_SUPPLIED RECORDS:_

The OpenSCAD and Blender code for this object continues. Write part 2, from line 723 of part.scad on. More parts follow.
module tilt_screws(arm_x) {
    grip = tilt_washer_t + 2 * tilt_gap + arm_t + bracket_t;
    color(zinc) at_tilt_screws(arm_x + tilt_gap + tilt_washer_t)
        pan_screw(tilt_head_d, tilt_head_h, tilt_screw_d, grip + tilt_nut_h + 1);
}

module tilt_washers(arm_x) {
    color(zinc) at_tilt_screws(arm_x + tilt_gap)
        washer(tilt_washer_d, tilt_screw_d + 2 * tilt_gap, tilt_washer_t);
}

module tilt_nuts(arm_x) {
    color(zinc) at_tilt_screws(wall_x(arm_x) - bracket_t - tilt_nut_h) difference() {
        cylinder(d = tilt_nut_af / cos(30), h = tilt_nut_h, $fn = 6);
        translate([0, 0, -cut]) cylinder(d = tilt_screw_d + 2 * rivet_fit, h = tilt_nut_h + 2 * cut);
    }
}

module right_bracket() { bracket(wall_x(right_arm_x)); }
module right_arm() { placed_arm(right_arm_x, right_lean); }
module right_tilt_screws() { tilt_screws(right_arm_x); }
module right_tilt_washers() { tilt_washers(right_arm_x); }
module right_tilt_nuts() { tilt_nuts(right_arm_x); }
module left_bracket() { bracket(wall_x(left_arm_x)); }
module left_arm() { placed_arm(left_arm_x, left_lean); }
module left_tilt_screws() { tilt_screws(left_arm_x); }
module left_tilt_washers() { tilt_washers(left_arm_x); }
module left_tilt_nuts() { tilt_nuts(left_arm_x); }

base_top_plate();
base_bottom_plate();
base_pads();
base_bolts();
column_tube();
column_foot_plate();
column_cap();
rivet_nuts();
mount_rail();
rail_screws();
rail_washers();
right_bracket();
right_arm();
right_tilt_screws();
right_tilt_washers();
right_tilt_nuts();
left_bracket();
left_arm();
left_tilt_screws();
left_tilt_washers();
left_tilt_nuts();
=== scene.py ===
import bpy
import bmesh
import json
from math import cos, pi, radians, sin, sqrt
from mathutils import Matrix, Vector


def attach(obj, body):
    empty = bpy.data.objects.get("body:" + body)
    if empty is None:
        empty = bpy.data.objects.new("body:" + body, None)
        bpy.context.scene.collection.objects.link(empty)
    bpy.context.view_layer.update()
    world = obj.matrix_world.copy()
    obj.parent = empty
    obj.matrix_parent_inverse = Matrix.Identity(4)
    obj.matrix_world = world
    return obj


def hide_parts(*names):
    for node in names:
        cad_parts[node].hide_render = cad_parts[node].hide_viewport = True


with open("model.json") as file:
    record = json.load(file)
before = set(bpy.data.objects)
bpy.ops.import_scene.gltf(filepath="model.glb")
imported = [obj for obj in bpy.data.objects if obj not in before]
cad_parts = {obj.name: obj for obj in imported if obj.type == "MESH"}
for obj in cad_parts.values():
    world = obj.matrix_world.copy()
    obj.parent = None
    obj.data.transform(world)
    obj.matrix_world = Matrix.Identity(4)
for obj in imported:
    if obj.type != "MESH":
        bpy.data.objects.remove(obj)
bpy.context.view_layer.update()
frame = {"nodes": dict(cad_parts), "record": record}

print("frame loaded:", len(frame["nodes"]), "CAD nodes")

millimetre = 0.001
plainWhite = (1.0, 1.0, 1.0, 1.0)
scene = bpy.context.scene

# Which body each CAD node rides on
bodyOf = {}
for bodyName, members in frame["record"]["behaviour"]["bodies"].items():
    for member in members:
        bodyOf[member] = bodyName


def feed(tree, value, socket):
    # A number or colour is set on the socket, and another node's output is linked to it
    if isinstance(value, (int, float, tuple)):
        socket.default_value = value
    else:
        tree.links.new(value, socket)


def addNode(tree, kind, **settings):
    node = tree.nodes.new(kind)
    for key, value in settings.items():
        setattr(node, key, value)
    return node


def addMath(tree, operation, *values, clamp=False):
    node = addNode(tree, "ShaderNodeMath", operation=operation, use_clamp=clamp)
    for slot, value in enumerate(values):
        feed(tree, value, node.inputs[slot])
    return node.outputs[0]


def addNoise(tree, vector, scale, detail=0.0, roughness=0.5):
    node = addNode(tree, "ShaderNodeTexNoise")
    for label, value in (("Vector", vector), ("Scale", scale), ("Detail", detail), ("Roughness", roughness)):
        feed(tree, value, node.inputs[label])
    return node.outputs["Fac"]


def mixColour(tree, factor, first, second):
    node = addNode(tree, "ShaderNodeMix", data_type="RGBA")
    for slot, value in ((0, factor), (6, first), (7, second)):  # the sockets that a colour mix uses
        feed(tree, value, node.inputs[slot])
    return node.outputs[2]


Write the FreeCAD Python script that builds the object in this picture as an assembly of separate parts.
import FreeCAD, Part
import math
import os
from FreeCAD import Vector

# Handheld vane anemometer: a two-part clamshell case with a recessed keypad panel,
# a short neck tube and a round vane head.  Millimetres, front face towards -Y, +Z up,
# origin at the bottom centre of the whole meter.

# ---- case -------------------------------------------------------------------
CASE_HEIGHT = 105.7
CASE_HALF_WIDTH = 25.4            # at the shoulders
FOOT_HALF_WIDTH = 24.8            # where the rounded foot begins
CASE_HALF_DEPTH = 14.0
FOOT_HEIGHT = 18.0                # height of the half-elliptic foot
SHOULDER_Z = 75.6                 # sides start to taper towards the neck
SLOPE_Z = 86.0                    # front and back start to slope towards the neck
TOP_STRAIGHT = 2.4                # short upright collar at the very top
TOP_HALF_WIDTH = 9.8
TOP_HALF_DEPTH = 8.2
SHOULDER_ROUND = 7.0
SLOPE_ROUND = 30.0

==

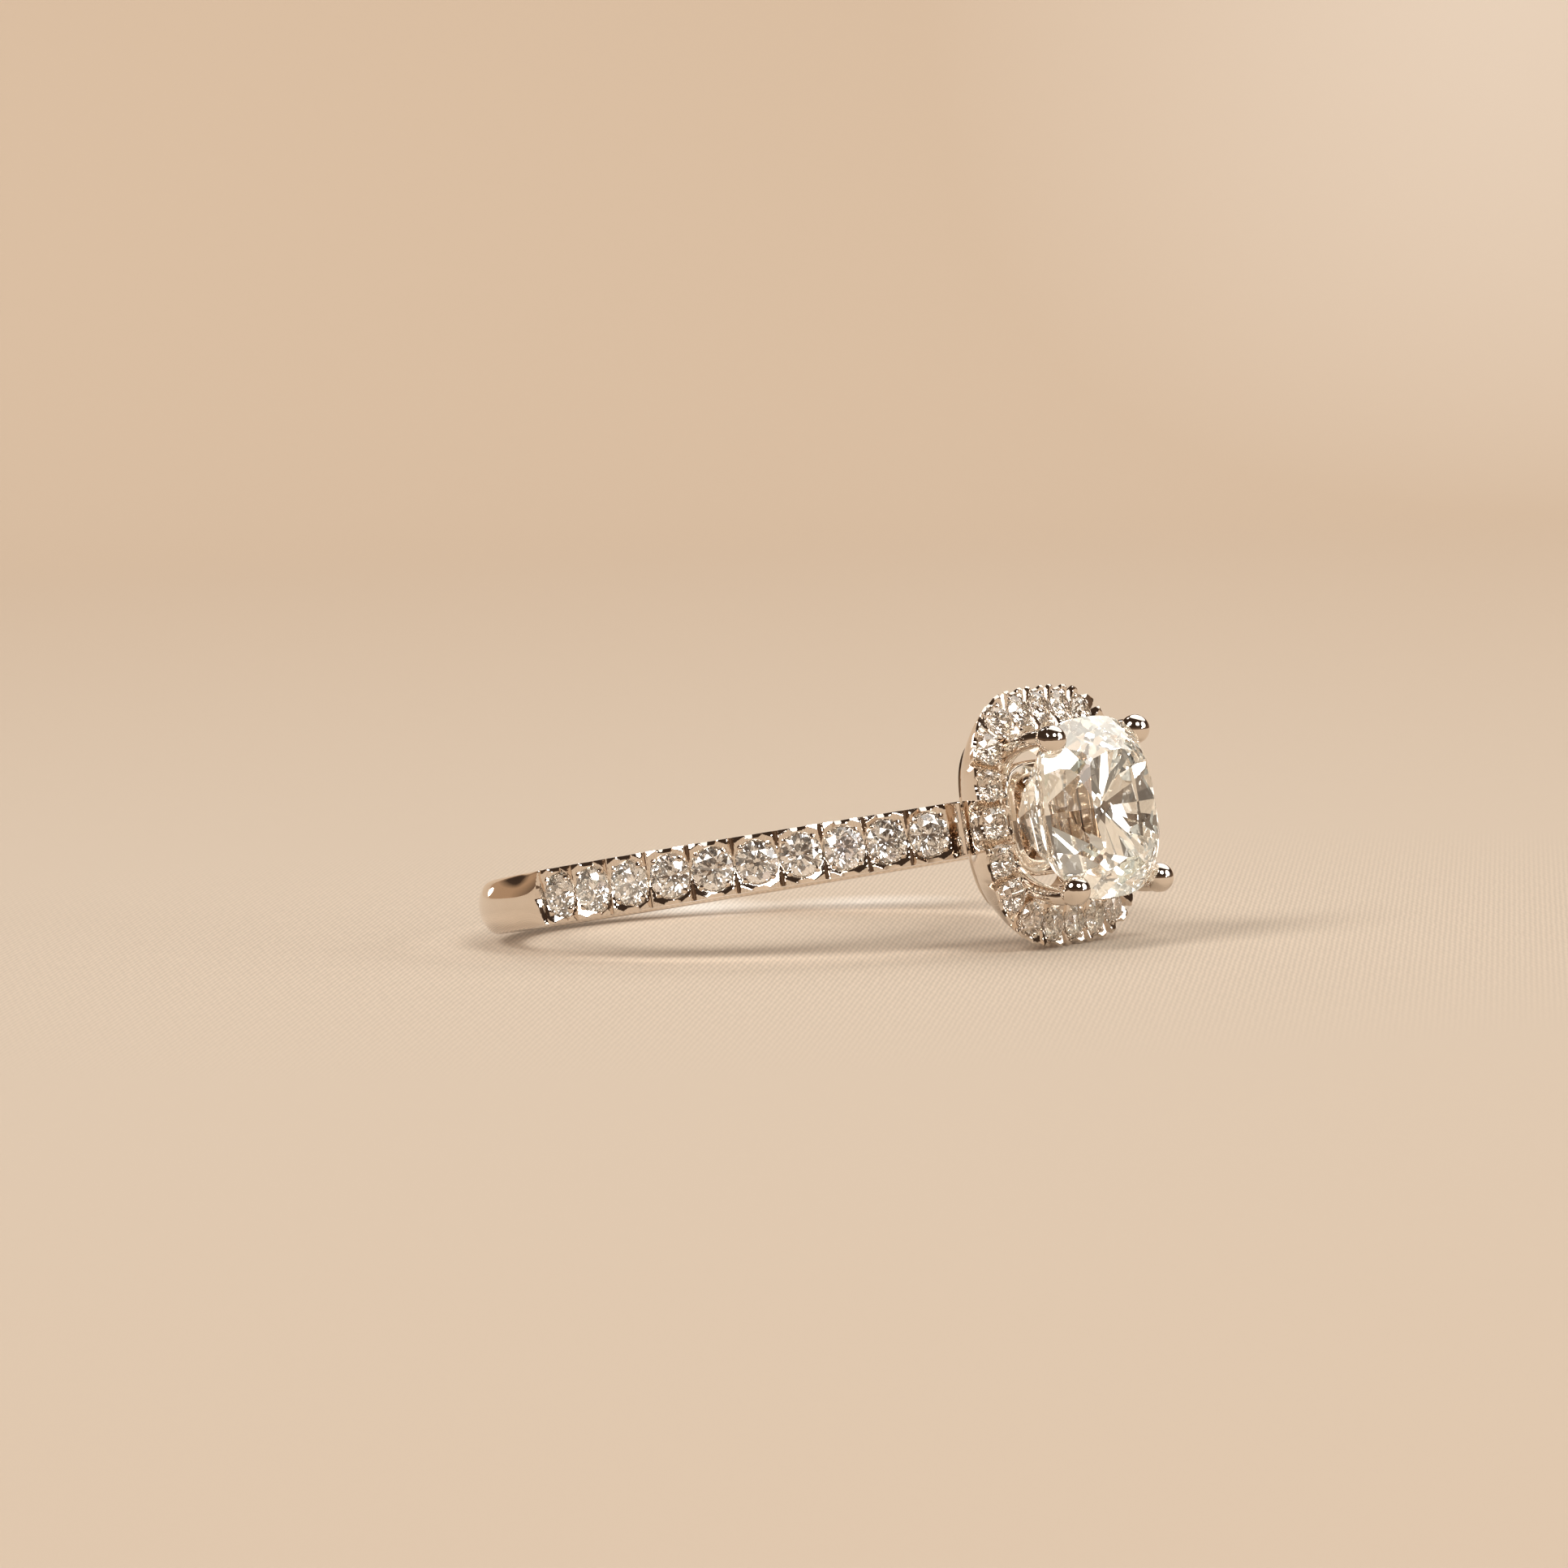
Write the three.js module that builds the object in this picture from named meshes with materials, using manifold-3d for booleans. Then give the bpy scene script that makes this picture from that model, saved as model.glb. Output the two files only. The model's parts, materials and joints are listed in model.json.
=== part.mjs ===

---

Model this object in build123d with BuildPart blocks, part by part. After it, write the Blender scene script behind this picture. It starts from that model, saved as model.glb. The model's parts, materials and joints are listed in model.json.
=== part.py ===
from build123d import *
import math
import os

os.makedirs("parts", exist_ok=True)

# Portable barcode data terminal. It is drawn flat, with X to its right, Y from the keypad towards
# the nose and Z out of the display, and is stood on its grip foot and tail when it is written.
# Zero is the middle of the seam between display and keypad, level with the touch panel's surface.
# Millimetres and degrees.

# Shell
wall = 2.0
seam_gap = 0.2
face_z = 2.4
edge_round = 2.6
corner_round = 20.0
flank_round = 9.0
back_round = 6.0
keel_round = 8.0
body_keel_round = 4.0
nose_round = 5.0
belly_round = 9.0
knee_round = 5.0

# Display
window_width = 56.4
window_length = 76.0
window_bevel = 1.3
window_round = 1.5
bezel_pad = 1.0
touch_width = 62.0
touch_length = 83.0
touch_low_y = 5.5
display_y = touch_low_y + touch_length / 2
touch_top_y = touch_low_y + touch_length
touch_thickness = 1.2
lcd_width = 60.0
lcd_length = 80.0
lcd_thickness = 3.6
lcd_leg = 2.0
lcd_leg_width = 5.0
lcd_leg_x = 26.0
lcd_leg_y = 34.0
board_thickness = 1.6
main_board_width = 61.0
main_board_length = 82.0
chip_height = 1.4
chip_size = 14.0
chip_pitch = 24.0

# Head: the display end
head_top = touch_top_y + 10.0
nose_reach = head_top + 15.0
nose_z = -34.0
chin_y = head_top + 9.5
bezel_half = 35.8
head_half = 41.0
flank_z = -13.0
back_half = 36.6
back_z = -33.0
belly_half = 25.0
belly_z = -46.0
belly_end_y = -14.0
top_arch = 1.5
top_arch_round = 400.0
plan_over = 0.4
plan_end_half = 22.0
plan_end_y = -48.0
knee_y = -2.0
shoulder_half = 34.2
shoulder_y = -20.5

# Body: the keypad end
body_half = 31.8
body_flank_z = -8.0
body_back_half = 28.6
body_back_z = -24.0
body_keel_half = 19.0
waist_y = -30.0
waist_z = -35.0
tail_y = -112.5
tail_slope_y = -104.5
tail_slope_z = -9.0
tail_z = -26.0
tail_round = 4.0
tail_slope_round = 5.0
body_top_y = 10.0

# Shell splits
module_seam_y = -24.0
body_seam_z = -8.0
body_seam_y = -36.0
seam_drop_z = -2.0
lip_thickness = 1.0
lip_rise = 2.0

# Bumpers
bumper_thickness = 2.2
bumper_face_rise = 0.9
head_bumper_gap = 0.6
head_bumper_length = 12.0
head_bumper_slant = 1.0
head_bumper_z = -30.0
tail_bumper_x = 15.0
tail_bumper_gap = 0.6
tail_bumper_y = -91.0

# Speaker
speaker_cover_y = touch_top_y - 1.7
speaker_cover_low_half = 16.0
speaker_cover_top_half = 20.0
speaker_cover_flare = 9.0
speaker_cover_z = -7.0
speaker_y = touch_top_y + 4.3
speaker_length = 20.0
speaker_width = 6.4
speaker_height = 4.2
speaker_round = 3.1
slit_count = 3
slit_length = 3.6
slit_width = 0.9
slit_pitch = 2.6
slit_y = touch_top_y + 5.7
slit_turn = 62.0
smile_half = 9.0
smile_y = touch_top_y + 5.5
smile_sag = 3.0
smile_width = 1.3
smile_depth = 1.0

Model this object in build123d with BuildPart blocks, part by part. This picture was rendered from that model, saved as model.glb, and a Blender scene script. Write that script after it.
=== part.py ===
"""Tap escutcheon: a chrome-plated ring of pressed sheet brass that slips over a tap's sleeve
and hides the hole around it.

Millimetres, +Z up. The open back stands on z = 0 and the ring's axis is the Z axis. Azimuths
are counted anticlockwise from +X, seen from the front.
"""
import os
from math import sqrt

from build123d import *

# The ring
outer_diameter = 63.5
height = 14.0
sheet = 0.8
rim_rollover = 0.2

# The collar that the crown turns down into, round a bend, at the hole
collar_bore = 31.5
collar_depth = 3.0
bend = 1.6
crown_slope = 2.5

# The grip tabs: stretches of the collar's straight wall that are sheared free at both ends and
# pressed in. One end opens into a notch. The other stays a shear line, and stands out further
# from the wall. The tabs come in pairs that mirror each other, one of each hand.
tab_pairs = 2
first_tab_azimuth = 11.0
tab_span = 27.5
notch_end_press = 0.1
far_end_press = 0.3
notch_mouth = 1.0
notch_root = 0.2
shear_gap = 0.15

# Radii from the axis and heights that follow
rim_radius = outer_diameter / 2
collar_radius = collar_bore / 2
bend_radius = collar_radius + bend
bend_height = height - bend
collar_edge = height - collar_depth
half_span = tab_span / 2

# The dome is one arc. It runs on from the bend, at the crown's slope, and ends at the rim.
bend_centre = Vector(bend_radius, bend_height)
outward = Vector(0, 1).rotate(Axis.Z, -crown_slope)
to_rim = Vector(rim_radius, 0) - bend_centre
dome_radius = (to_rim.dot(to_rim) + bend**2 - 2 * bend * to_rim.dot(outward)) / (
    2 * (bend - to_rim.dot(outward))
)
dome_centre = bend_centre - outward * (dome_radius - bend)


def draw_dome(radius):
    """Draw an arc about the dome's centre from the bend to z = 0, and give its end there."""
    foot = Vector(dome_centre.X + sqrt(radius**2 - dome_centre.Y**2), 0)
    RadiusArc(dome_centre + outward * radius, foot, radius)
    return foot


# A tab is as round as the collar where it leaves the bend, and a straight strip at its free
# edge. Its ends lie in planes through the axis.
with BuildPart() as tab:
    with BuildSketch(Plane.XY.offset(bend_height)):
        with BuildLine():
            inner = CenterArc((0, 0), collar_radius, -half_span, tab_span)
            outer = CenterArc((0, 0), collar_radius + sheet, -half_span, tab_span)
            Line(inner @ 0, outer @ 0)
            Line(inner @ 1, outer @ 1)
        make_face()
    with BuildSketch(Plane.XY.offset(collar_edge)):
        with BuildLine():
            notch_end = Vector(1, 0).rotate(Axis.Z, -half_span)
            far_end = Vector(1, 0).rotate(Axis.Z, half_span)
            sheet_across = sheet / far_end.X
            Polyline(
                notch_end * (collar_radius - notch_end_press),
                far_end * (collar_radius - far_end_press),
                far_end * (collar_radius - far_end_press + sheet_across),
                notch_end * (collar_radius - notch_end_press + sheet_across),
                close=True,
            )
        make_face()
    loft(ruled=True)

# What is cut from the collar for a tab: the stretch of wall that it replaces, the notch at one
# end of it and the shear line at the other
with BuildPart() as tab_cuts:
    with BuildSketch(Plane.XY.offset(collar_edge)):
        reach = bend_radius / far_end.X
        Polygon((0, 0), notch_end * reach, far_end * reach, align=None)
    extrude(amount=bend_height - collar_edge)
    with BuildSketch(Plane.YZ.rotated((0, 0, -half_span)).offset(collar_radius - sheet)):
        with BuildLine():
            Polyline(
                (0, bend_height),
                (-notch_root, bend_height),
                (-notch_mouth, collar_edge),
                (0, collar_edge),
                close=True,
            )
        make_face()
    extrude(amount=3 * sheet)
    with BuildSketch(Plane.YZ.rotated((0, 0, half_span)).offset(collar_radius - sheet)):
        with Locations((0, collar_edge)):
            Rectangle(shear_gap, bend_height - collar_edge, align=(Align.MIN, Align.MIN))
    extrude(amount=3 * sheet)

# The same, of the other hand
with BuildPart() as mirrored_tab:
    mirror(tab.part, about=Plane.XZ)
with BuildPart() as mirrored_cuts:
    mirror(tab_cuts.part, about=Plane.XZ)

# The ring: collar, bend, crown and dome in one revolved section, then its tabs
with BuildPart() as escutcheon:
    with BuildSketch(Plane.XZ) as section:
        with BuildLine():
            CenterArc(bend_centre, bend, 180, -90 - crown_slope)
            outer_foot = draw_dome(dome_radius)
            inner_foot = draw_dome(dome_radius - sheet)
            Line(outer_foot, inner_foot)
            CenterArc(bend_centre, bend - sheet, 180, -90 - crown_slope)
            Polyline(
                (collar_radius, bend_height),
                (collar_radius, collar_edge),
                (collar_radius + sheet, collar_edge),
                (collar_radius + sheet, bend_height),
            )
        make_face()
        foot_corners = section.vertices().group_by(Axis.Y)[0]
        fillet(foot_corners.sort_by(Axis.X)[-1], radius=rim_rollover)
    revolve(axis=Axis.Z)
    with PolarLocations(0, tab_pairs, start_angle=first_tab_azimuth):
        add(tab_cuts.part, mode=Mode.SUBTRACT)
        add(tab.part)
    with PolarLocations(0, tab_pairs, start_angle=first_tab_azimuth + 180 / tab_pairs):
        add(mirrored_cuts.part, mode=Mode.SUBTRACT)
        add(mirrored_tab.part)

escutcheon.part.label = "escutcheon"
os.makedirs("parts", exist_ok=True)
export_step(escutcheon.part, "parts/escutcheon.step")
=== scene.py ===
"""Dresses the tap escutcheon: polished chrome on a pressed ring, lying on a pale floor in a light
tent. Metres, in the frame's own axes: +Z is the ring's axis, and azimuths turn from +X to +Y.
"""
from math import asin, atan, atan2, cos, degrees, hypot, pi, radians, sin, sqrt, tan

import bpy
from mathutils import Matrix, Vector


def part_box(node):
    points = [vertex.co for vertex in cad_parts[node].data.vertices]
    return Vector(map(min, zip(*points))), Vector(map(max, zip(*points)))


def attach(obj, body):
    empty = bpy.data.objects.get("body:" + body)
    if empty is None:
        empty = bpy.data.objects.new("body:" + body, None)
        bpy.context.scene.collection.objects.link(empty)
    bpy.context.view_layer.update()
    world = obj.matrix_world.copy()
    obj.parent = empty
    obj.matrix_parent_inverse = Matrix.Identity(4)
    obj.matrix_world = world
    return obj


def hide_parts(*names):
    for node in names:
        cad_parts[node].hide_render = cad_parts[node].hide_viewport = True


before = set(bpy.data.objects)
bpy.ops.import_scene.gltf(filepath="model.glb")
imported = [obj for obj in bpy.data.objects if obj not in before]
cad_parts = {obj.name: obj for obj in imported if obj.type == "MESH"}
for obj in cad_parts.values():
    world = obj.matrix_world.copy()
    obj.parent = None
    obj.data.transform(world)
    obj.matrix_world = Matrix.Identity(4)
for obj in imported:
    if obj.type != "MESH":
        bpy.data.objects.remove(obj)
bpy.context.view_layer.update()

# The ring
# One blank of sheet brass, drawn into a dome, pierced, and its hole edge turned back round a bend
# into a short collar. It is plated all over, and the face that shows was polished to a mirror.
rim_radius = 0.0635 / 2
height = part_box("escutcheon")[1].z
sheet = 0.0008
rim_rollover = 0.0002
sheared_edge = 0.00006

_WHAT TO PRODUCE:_
From the line with "column_cap();" through the line with "scene = bpy.context.scene", repeat every line exactly, both ends included, and nothing outside that range.

_EXERCISE RESPONSE:_
column_cap();
rivet_nuts();
mount_rail();
rail_screws();
rail_washers();
right_bracket();
right_arm();
right_tilt_screws();
right_tilt_washers();
right_tilt_nuts();
left_bracket();
left_arm();
left_tilt_screws();
left_tilt_washers();
left_tilt_nuts();
=== scene.py ===
import bpy
import bmesh
import json
from math import cos, pi, radians, sin, sqrt
from mathutils import Matrix, Vector


def attach(obj, body):
    empty = bpy.data.objects.get("body:" + body)
    if empty is None:
        empty = bpy.data.objects.new("body:" + body, None)
        bpy.context.scene.collection.objects.link(empty)
    bpy.context.view_layer.update()
    world = obj.matrix_world.copy()
    obj.parent = empty
    obj.matrix_parent_inverse = Matrix.Identity(4)
    obj.matrix_world = world
    return obj


def hide_parts(*names):
    for node in names:
        cad_parts[node].hide_render = cad_parts[node].hide_viewport = True


with open("model.json") as file:
    record = json.load(file)
before = set(bpy.data.objects)
bpy.ops.import_scene.gltf(filepath="model.glb")
imported = [obj for obj in bpy.data.objects if obj not in before]
cad_parts = {obj.name: obj for obj in imported if obj.type == "MESH"}
for obj in cad_parts.values():
    world = obj.matrix_world.copy()
    obj.parent = None
    obj.data.transform(world)
    obj.matrix_world = Matrix.Identity(4)
for obj in imported:
    if obj.type != "MESH":
        bpy.data.objects.remove(obj)
bpy.context.view_layer.update()
frame = {"nodes": dict(cad_parts), "record": record}

print("frame loaded:", len(frame["nodes"]), "CAD nodes")

millimetre = 0.001
plainWhite = (1.0, 1.0, 1.0, 1.0)
scene = bpy.context.scene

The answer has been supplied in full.